Student improvises off-campus semester at Second City
All great improvisers know how important it is to roll with the punches.
So when Laura Bretheim ’14 found a semester program at The Second City in Chicago that was not offered through St. Olaf College, she worked out a creative solution.
Bretheim, an environmental studies major at St. Olaf, is spending her fall semester enrolled in the Comedy Studies Program at Second City through Columbia College Chicago.
While the program isn’t currently affiliated with St. Olaf, the college’s flexibility, along with the help of Theater Department faculty member Dona Freeman, enabled Bretheim to develop a system of credit that would reflect her studies upon her return to campus.

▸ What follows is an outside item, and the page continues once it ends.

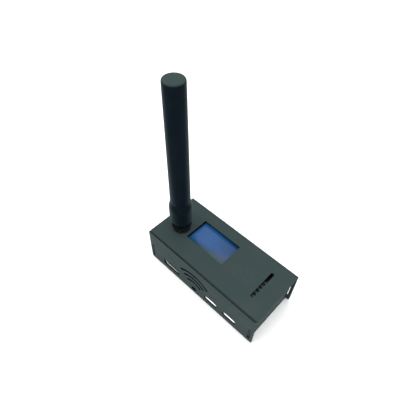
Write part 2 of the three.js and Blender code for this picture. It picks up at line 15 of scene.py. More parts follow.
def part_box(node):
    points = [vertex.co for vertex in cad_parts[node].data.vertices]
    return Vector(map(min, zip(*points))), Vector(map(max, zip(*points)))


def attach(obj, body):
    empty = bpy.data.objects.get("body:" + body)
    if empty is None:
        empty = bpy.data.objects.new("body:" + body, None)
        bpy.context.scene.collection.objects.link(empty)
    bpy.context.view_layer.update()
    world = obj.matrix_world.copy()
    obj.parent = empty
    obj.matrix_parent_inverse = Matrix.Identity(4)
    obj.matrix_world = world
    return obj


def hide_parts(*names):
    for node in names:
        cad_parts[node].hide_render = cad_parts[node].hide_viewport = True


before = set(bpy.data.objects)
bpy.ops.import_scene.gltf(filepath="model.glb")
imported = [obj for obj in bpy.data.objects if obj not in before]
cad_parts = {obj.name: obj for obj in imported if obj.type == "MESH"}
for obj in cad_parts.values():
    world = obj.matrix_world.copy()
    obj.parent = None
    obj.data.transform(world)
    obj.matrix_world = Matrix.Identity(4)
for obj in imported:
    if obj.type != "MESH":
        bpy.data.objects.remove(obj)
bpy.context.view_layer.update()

LOG = logging.getLogger("analyzer")
MM = 0.001
CORNER_ANGLE = math.radians(32)
FACET_ANGLE = math.radians(20)
Colour = tuple[float, float, float]
Point = tuple[float, float]
Array = np.ndarray


class Body(Enum):
    """Rigid bodies of the frame that a piece can ride on."""

    CASE = "case"
    CONTACT = "antenna_contact"
    ANTENNA = "antenna"
    CARD = "memory_card"
    LATCH = "camera_latch"


# ---------------------------------------------------------------- shader graphs


class Value:
    """One output socket or plain number that adds a Math node whenever it is used in arithmetic."""

    def __init__(self, graph: "Graph", source: object) -> None:
        """Keeps the graph and the socket or number."""
        self.graph = graph
        self.source = source

    def _math(self, operation: str, first: object, second: object) -> "Value":
        """Adds one Math node and returns its result."""
        node = self.graph.node("ShaderNodeMath", {"operation": operation}, {0: first, 1: second})
        return Value(self.graph, node.outputs[0])

    def __add__(self, other: object) -> "Value":
        """Sum."""
        return self._math("ADD", self, other)

    def __radd__(self, other: object) -> "Value":
        """Sum with the number first."""
        return self._math("ADD", other, self)

    def __sub__(self, other: object) -> "Value":
        """Difference."""
        return self._math("SUBTRACT", self, other)

    def __rsub__(self, other: object) -> "Value":
        """Difference with the number first."""
        return self._math("SUBTRACT", other, self)

    def __mul__(self, other: object) -> "Value":
        """Product."""
        return self._math("MULTIPLY", self, other)

    def __rmul__(self, other: object) -> "Value":
        """Product with the number first."""
        return self._math("MULTIPLY", other, self)

    def __abs__(self) -> "Value":
        """Size without its sign."""
        return self._math("ABSOLUTE", self, 0.0)

    def within(self, low: float, high: float) -> "Value":
        """1 between two numbers, else 0."""
        return (self > low) * (self < high)

    def __gt__(self, other: object) -> "Value":
        """1 where this is greater, else 0."""
        return self._math("GREATER_THAN", self, other)

    def __lt__(self, other: object) -> "Value":
        """1 where this is less, else 0."""
        return self._math("LESS_THAN", self, other)

    def ramp(self, low: float, high: float) -> "Value":
        """Goes smoothly from 0 at low to 1 at high, and is clamped outside."""
        node = self.graph.node("ShaderNodeMapRange", {"interpolation_type": "SMOOTHSTEP"},
                               {"Value": self, "From Min": low, "From Max": high})
        return Value(self.graph, node.outputs["Result"])


class Graph:
    """The node tree of one material, with its Principled shader."""

    def __init__(self, name: str) -> None:
        """Starts an empty material of that name."""
        self.material = bpy.data.materials.new(name)
        self.material.use_nodes = True
        self.tree = self.material.node_tree
        self.shader = self.tree.nodes["Principled BSDF"]

    def plug(self, socket: bpy.types.NodeSocket, value: object) -> None:
        """Links or sets one input socket.

        Args:
            socket: The input.
            value: A Value, an output socket, a number or a tuple.
        """
        source = value.source if isinstance(value, Value) else value
        if isinstance(source, bpy.types.NodeSocket):
            self.tree.links.new(source, socket)
        elif isinstance(source, tuple) and socket.type == "RGBA":
            socket.default_value = (*source, 1.0)
        else:
            socket.default_value = source

    def node(self, kind: str, settings: dict[str, object], inputs: dict[object, object]) -> bpy.types.Node:
        """Adds one node.

        Args:
            kind: The node's type name.
            settings: Its properties, set first.
            inputs: Its input sockets by name or number, each with a value or a link.

        Returns:
            The new node.
        """
        made = self.tree.nodes.new(kind)
        for key, value in settings.items():
            setattr(made, key, value)
        for key, value in inputs.items():
            self.plug(made.inputs[key], value)
        return made

    def place(self, scale: tuple[float, float, float] = (1.0, 1.0, 1.0)) -> bpy.types.NodeSocket:
        """Object coordinates, scaled.

        Args:
            scale: Factor on each axis.

        Returns:
            The vector output.
        """
        coordinates = self.node("ShaderNodeTexCoord", {}, {})
        inputs = {"Vector": coordinates.outputs["Object"], "Scale": scale}
        mapping = self.node("ShaderNodeMapping", {}, inputs)
        return mapping.outputs["Vector"]

    def axes(self) -> tuple[Value, Value, Value]:
        """The three object coordinates in metres, as numbers."""
        split = self.node("ShaderNodeSeparateXYZ", {}, {0: self.place()})
        return tuple(Value(self, split.outputs[i]) for i in range(3))

    def noise(self, scale: float, detail: float = 2.0, vector: object = None) -> Value:
        """Noise from 0 to 1 on object coordinates."""
        made = self.node("ShaderNodeTexNoise", {}, {"Vector": vector or self.place(), "Scale": scale,
                                                    "Detail": detail})
        return Value(self, made.outputs["Fac"])

    def cells(self, scale: float, metric: str, randomness: float, vector: object = None) -> Value:
        """Distance to the nearest cell centre."""
        made = self.node("ShaderNodeTexVoronoi", {"distance": metric},
                         {"Vector": vector or self.place(), "Scale": scale, "Randomness": randomness})
        return Value(self, made.outputs["Distance"])

    def mix(self, factor: object, first: object, second: object) -> bpy.types.NodeSocket:
        """Colour that goes from first at 0 to second at 1."""
        made = self.node("ShaderNodeMix", {"data_type": "RGBA"}, {0: factor, 6: first, 7: second})
        return made.outputs[2]

    def bump(self, height: Value, depth: float, before: object = None) -> bpy.types.NodeSocket:
        """Bumps the surface by a height from 0 to 1 times a depth in metres."""
        made = self.node("ShaderNodeBump", {}, {"Height": height, "Distance": depth, "Strength": 1.0})
        if before is not None:
            self.plug(made.inputs["Normal"], before)
        return made.outputs["Normal"]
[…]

The Second City specializes in sketch comedy and improv and has been the training ground for well-known comedians like Tina Fey, Steve Carell, and Stephen Colbert. Students take classes in acting, writing, improvisation, voice and movement, and being a professional comedian, as well as complete an independent study.

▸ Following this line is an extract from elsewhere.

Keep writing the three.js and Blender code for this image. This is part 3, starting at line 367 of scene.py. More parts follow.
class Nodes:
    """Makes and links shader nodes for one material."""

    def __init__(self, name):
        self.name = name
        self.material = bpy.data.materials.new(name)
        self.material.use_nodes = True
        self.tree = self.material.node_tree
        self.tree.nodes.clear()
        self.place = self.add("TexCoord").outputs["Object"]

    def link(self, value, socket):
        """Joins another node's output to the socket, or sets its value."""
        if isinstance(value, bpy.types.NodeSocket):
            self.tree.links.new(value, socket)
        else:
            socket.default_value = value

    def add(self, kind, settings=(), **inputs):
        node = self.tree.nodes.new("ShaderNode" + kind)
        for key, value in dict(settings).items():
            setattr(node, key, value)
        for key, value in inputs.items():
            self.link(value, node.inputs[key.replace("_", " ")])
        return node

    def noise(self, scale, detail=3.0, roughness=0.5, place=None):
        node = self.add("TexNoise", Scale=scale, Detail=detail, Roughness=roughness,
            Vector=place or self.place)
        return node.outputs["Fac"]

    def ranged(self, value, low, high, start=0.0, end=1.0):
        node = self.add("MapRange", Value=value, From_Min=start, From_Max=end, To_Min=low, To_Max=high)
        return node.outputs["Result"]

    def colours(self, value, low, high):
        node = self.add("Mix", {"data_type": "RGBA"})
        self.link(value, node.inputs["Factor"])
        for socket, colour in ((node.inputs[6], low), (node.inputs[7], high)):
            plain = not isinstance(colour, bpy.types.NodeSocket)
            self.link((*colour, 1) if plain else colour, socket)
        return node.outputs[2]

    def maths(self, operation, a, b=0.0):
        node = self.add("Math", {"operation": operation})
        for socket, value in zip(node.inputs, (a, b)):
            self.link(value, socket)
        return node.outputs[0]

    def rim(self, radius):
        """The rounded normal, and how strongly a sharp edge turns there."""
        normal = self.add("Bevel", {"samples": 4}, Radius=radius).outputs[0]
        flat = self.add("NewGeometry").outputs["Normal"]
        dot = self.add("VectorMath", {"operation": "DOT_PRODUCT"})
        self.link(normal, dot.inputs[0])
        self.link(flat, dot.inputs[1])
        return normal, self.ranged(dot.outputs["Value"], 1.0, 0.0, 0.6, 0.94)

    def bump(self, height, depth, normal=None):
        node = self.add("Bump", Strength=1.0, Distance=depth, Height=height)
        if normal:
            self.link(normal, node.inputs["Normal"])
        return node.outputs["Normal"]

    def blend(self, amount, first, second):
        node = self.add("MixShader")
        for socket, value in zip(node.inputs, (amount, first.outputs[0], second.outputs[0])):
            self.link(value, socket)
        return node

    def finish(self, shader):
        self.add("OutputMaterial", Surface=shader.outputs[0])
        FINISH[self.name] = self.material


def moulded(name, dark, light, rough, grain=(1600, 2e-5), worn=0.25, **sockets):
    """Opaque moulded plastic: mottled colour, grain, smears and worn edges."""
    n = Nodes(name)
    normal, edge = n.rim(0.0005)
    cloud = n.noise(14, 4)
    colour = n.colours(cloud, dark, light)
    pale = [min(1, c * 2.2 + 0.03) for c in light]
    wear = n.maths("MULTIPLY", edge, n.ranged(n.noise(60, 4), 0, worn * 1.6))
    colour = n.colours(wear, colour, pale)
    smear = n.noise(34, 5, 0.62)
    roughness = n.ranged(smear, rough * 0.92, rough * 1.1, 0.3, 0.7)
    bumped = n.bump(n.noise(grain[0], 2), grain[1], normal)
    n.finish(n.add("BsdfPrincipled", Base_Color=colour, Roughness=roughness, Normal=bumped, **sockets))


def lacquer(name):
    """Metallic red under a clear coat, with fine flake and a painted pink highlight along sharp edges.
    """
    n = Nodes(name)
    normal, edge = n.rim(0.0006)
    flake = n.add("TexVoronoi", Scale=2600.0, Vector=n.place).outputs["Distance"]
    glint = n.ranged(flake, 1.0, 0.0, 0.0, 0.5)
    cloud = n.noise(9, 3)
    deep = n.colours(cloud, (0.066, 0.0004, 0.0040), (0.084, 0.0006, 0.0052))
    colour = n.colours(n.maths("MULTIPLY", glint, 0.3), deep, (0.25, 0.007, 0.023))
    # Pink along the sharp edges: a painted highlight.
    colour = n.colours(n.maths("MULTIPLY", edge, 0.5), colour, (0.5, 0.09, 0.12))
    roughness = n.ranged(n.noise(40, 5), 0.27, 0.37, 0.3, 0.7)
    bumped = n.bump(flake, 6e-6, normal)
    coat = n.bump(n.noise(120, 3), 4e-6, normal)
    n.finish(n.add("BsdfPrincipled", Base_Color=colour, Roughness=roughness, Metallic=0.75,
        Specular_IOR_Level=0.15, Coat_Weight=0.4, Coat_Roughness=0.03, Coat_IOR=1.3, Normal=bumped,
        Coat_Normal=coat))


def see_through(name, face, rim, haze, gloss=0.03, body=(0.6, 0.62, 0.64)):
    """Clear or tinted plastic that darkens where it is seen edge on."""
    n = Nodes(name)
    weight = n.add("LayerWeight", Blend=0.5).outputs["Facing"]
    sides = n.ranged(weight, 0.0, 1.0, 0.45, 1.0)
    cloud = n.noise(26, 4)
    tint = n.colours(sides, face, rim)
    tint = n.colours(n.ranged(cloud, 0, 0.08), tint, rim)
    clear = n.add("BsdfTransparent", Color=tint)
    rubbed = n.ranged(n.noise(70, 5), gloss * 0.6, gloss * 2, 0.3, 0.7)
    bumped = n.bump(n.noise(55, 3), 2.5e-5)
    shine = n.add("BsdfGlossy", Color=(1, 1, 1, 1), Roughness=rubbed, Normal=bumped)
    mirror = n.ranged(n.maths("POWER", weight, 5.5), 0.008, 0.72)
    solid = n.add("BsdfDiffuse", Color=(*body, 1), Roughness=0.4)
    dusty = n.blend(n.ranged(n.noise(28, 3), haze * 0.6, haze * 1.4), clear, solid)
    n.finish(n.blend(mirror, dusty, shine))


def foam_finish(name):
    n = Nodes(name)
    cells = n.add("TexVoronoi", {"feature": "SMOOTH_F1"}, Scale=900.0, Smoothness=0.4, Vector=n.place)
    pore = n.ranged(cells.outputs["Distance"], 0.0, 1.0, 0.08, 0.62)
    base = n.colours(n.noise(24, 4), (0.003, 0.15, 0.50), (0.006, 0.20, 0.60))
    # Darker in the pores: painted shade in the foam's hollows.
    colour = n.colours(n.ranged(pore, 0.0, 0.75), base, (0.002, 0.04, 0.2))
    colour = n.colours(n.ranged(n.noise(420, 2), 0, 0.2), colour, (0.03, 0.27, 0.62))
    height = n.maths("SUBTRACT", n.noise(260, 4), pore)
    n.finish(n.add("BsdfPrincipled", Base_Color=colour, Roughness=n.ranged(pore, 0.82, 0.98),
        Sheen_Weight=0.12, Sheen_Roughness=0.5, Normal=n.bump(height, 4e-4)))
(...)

Bretheim, a self-described “big comedy nerd” who got involved in St. Olaf’s improv group, Scared Scriptless, her first year, found the program at Second City several years ago. But she decided to officially apply after a conversation with a fellow Ole.
Bretheim attended St. Olaf’s annual Making it in the Arts Conference and struck up a conversation with Shelly Gossman ’99, a successful comedian who has written for Saturday Night Live. Besides being a fellow St. Olaf alumna, Gossman was also deeply interested in improv and comedy and had even studied at Second City herself.

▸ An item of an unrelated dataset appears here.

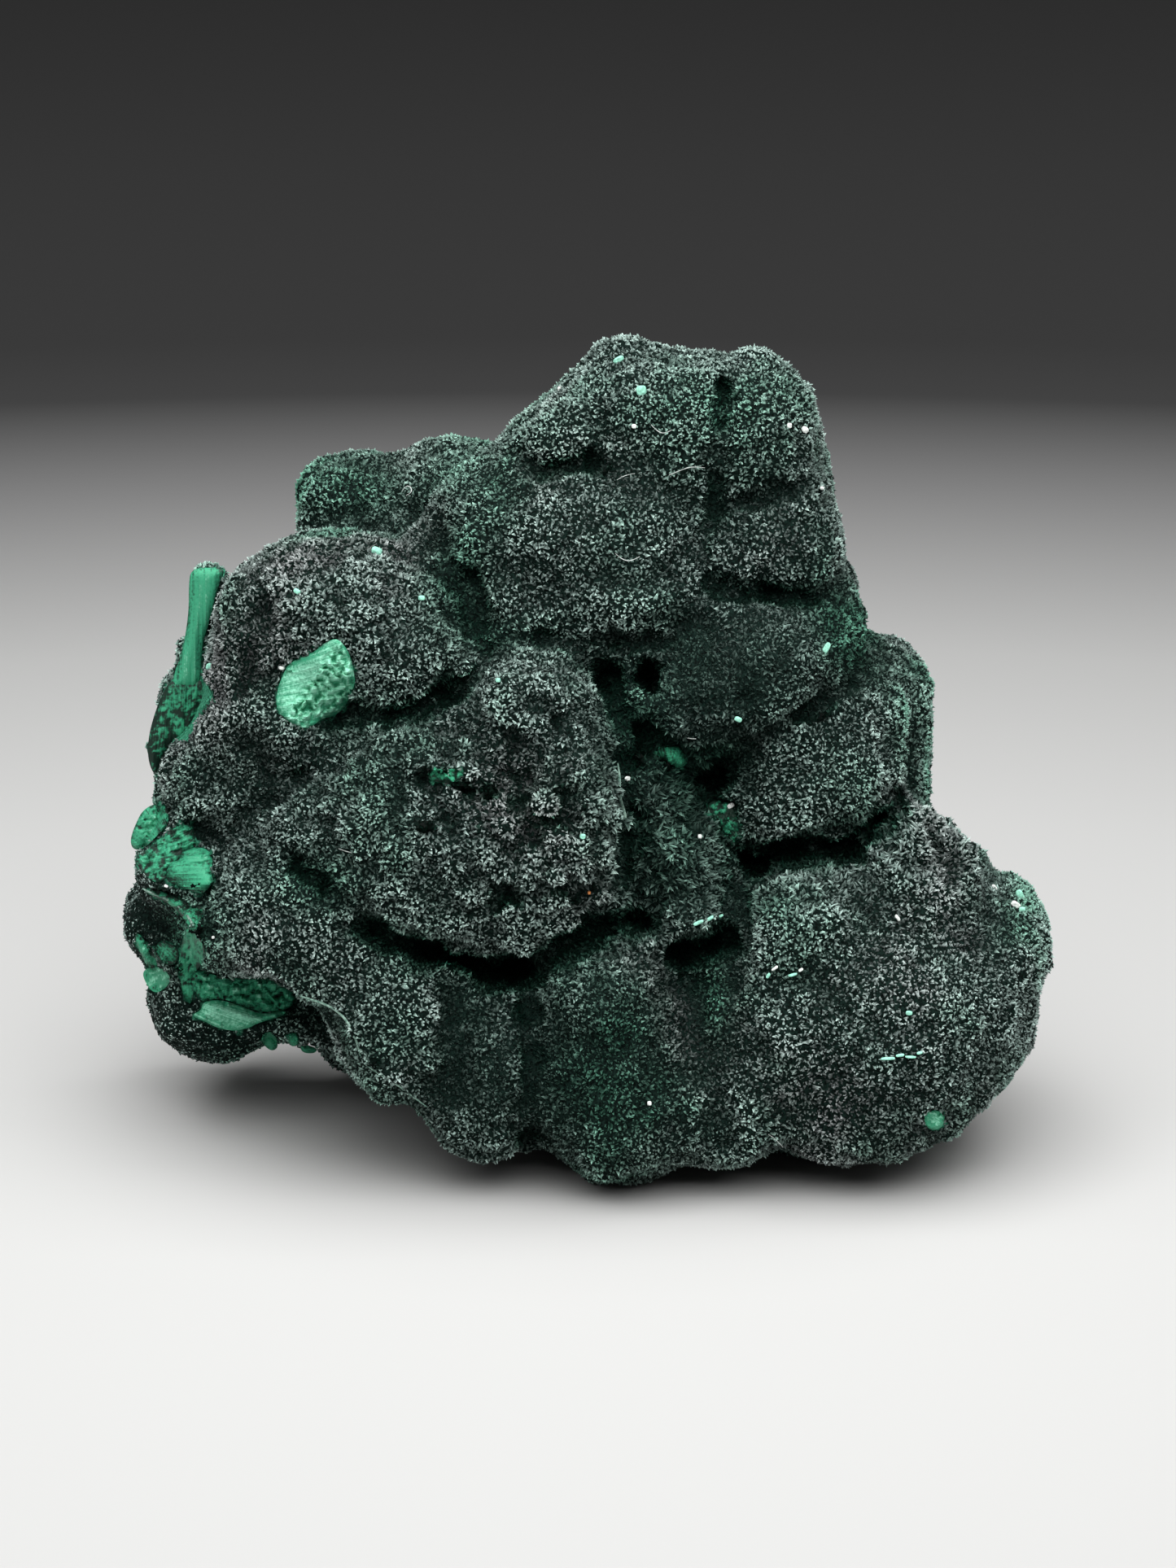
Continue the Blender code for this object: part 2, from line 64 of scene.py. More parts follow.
# Where the photograph was taken from: 14 degrees above level, 420 mm away.
CAMERA_RISE = math.radians(14)
CAMERA_AWAY = 420.0
AIMED_AT = (0.2, 0.0, 25.9)
PICTURE_MIDDLE = (722.5, 963.5)
WIDTH_IN_PICTURE = 1138  # pixels, the specimen from its left edge to its right
PIXELS_PER_MM = WIDTH_IN_PICTURE / SPECIMEN_WIDTH

COARSEST_AT = (600, 1000)    # pixels, the middle of the broken, lumpy centre of the front
COARSE_REACH = (190, 130)    # pixels
FRONTAL = (0.25, -1.6)   # how a crevice fades where the skin turns away: this much, plus this times its Y

# The velvet: crystals as slim three-sided spikes that stand on the skin, in mm.
BANDS = 4                # pieces of velvet, from left to right
CRYSTALS = 48000         # in each piece
MAP_ROWS = 220           # cells along each side of a piece's map, one for each crystal
MAP_MARGIN = 0.08        # of a cell
CRYSTAL_WIDTH = (0.13, 0.22)
CRYSTAL_HEIGHT = (0.14, 0.42)
CRYSTAL_SUNK = 0.10
TUFT_SIZE = 0.24
TUFT_SHARP = (1.5, 0.5)  # how sharply tufts, and groups of them four times as wide, stand out
TUFT_WARP = (0.5, 0.2)   # across and far: the bend that makes them uneven
SWAY_ACROSS = 0.5        # of the groups of crystals that lean together
LEANS = (1.1, 0.5)       # how far crystals lean together, and each on its own
SHORTEST = 0.6           # of the full height: the shortest crystals of a tuft
FLOOR_SHARE = 0.9        # of the way to the floor: how far a crystal that points down may reach
LOWEST = 0.01            # of all crystals, above the floor
VELVET_DEPTH = 0.22      # from the skin to most tips
TONE = 0.322             # how light the middle one of the crystals is
TONE_SPREAD = 0.34       # of the crystals' tones
TONE_WAVES = ((0.6, 1.8), (0.4, 6))   # how strong and how wide (mm) the waves of their tone are
TUFT_PAINTED_SHADE = 0.6         # painted shade: how much lighter the middle of a tuft is than the gaps, which are painted darker
CRACK_PAINTED_SHADE = 3.2         # painted shade and light: how fast the velvet darkens with the depth (mm) of the cracks between the grains, and lightens on them
HOLLOW_PAINTED_SHADE = 1.6        # painted shade: how fast the velvet darkens with the share of the sky that is hidden
CRACK_ROUNDS = 10        # of smoothing, to find that depth
SKY_REACH = 9.0          # mm, how far away stone still hides the sky
SKY_RAYS = 14            # sent from each point
RAY_START = 0.15         # mm above the skin
SKY_SEED, VELVET_SEED = 7, 11
FLOOR_GAP = (0.3, 1.2)   # above the floor: no crystals under the first height, full velvet over the second

# Where the front is coarser than elsewhere: middle and reach (pixels), how much higher the grains stand
# there, and how much longer the crystals are. Each of these three tables counts only where the skin's
# normal has less Y than FACING says.
FACING = {"coarse": 0.1, "patch": 0.3, "striped": 0.1}
COARSE_PLACES = (
    ((600, 1000), (190, 130), 1.4, 0.2),
    ((1135, 1030), (90, 50), 2.2, 0.6),
    ((820, 1020), (60, 110), 1.4, 1.0),
    ((420, 770), (160, 90), 0.8, 0.2),
    ((1000, 1090), (90, 40), 0.8, 0.5),
    ((250, 1270), (110, 50), -0.3, -0.6),
    ((175, 1130), (35, 70), -0.5, -0.7),
)

# Where the velvet of the front is lighter, darker or greener, partly its own tone and partly painted light
# and
# shade: middle and reach (pixels), how much lighter (1 is 2.7 times), how green (0 to 1); the green is its
# own.
PATCHES_AND_PAINTED_LIGHT = (
    ((850, 500), (150, 70), 0.45, 0.2),
    ((960, 660), (70, 110), -0.50, 0.1),
    ((640, 490), (90, 70), 0.15, 0.0),
    ((1010, 1080), (70, 40), -0.25, 0.1),
    ((440, 1130), (70, 70), 0.25, 0.0),
    ((640, 1130), (100, 60), 0.35, 0.0),
    ((430, 600), (80, 50), -0.30, 0.9),
    ((565, 580), (60, 45), 0.10, 0.6),
    ((560, 710), (45, 90), -0.15, 0.8),
    ((440, 740), (130, 80), 0.20, 0.0),
    # The belly: partly its own darker green, partly painted shade under the brow ridge.
    ((920, 840), (110, 80), -1.45, 0.4),
    ((880, 930), (60, 50), -0.90, 0.5),
    ((1040, 785), (40, 60), -0.20, 1.0),
    # The elbow: painted light on its top.
    ((1010, 935), (110, 65), 0.65, 0.1),
    ((1130, 880), (35, 90), 0.10, 0.5),
    ((825, 1040), (75, 120), -0.85, 0.6),
    ((790, 870), (50, 60), -0.20, 0.8),
    # The base lobes: painted shade low on the lump.
    ((740, 1330), (110, 120), -1.00, 0.6),
    ((600, 1320), (70, 100), -1.15, 0.3),
    ((878, 1225), (28, 70), 0.10, 1.0),
    ((480, 1255), (70, 90), 0.28, 0.0),
    ((1100, 1190), (130, 90), 0.15, 0.0),
    ((1260, 1105), (30, 40), 0.40, 0.6),
    ((240, 1150), (45, 70), 0.00, 0.9),
    ((390, 1085), (60, 40), -0.20, 0.9),
    ((300, 945), (45, 55), -0.40, 0.3),
    ((250, 1275), (100, 42), -0.15, 0.0),
    ((1130, 1360), (110, 60), -0.35, 0.0),
    ((330, 800), (60, 90), -0.25, 0.0),
    ((325, 940), (28, 60), -0.60, 0.1),
    ((600, 780), (60, 25), -0.40, 0.8),
    ((172, 1120), (28, 50), -0.35, 0.0),
    ((790, 930), (60, 50), -0.60, 0.5),
    ((520, 860), (90, 40), -0.05, 0.1),
)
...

“She encouraged us to come here if we were thinking at all of pursuing improv or comedy in general,” Bretheim says. “It really is a fantastic place to hone your skills and your voice.”
Like many off-campus study programs, Bretheim is exposed to new ways of learning every day.
“Overall, our teachers are incredible,” she says. “They create a place where we can take risks, fail, and then try again. I’ve really learned how to accept that something might not work at first, but there are ways to make it better. Also, my homework is usually, ‘write some sketches,’ or ‘watch this sketch and explain why it’s funny.’ Which is just fun.”
While there are certainly times when the creative juices aren’t flowing, Bretheim says her experiences working with successful comedians (including a visit from Saturday Night Live cast member Horatio Sanz), writers, actors, and directors provides the necessary motivation.
“The most challenging thing is the roller-coaster ride of feeling good or bad about the work,” she says. “Sometimes I’ll get stuck in a rut for days, or even a week or two, but I’ve learned that if I just keep working, eventually I’ll find the next idea that I really enjoy.”
She adds, “We’ve gotten to meet a lot of professionals, and they’ve all told us similar things: do the work, be patient, have fun, and it’s possible.”